### Instructions for the task
Give all of the lines again exactly as they read.

======== Given data ========

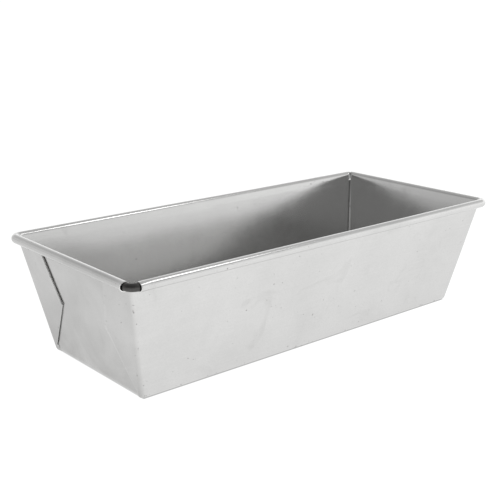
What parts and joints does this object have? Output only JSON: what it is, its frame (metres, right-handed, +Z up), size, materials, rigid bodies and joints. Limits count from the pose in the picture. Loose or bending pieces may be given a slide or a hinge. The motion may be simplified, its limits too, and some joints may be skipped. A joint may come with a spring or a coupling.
{
  "type": "loaf pan",
  "caption": "Narrow folded sheet-metal loaf pan with flared walls, corner gussets folded on the ends and a rolled rim over a wire.",
  "frame": {"origin": "under the middle of the floor, on the surface that the pan stands on", "axes": "+Z up, +X along the length, +Y across the width"},
  "size_m": [0.26, 0.116, 0.065],
  "materials": {
    "tinned_sheet": "satin tinned steel, faintly mottled, with fine rubbing marks",
    "bare_wire": "dull drawn steel wire"
  },
  "bodies": {
    "root": {"pan_sheet": "tinned_sheet", "rim_wire": "bare_wire"}
  },
  "joints": []
}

========

### Answer in full
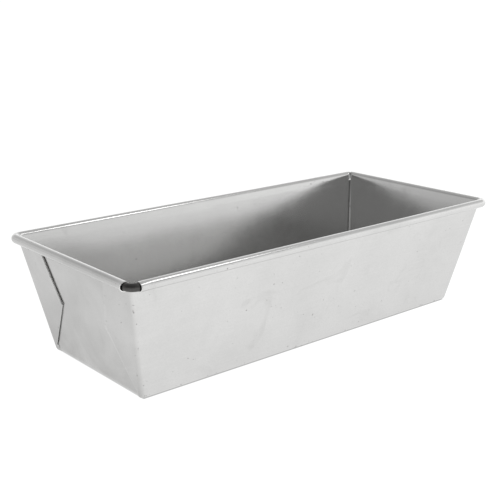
What parts and joints does this object have? Output only JSON: what it is, its frame (metres, right-handed, +Z up), size, materials, rigid bodies and joints. Limits count from the pose in the picture. Loose or bending pieces may be given a slide or a hinge. The motion may be simplified, its limits too, and some joints may be skipped. A joint may come with a spring or a coupling.
{
  "type": "loaf pan",
  "caption": "Narrow folded sheet-metal loaf pan with flared walls, corner gussets folded on the ends and a rolled rim over a wire.",
  "frame": {"origin": "under the middle of the floor, on the surface that the pan stands on", "axes": "+Z up, +X along the length, +Y across the width"},
  "size_m": [0.26, 0.116, 0.065],
  "materials": {
    "tinned_sheet": "satin tinned steel, faintly mottled, with fine rubbing marks",
    "bare_wire": "dull drawn steel wire"
  },
  "bodies": {
    "root": {"pan_sheet": "tinned_sheet", "rim_wire": "bare_wire"}
  },
  "joints": []
}